[Start of Data extract]

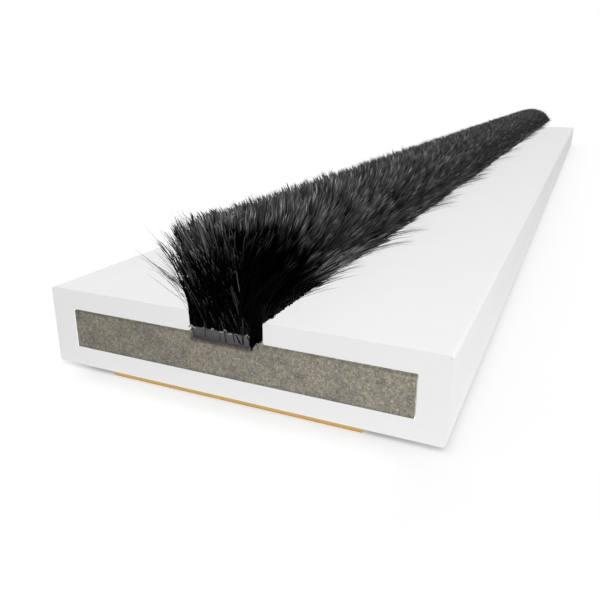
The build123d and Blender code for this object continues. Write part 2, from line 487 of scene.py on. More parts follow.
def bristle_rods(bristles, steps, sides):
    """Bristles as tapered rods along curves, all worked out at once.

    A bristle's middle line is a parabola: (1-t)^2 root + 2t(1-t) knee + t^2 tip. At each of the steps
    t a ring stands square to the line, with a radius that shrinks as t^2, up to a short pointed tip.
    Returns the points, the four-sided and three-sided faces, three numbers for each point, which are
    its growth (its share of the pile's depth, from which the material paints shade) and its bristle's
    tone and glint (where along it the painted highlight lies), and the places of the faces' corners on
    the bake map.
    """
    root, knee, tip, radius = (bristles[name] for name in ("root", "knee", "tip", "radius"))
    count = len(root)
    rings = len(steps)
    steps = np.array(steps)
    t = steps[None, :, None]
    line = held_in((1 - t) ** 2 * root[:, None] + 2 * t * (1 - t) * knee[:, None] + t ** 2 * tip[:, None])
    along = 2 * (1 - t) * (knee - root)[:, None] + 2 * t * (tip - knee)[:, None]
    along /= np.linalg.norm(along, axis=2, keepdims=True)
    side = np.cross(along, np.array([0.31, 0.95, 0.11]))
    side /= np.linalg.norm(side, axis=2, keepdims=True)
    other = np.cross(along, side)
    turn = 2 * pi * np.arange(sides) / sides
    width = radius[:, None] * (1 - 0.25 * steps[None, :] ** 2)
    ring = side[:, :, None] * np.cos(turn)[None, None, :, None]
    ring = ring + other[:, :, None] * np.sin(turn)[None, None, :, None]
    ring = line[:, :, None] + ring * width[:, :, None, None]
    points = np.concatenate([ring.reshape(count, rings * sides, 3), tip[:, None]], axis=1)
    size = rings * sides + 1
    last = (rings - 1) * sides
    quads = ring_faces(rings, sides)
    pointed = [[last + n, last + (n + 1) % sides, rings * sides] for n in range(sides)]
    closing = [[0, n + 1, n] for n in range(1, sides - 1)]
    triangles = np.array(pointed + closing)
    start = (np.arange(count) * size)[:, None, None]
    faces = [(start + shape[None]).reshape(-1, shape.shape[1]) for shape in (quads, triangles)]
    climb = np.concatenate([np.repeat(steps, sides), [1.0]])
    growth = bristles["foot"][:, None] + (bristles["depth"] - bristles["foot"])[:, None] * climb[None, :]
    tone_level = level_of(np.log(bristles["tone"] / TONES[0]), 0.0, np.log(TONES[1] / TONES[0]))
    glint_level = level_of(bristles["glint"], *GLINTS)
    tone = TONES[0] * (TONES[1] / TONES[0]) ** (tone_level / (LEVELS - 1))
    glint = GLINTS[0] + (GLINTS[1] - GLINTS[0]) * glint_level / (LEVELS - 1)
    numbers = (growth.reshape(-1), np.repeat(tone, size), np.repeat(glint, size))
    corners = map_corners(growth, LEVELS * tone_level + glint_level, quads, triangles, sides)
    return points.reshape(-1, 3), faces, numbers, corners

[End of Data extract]

* **Task statement**
Produce the lines from the top of the listing through the "out at once." line exactly as they appear, with no additional output.

* **Completed exercise**
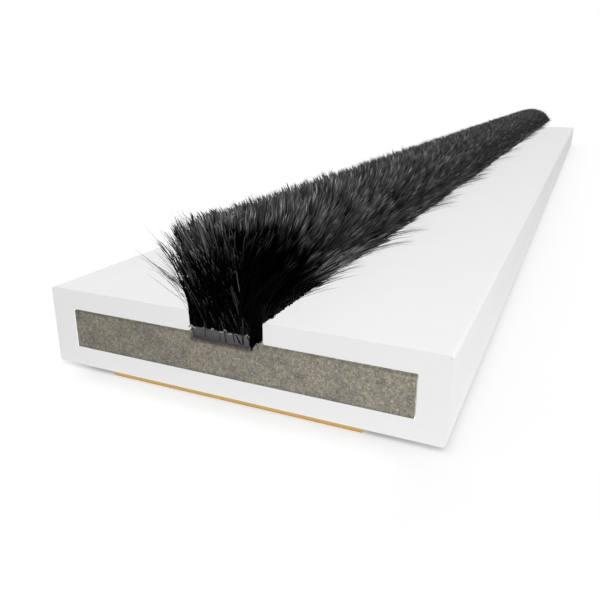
The build123d and Blender code for this object continues. Write part 2, from line 487 of scene.py on. More parts follow.
def bristle_rods(bristles, steps, sides):
    """Bristles as tapered rods along curves, all worked out at once.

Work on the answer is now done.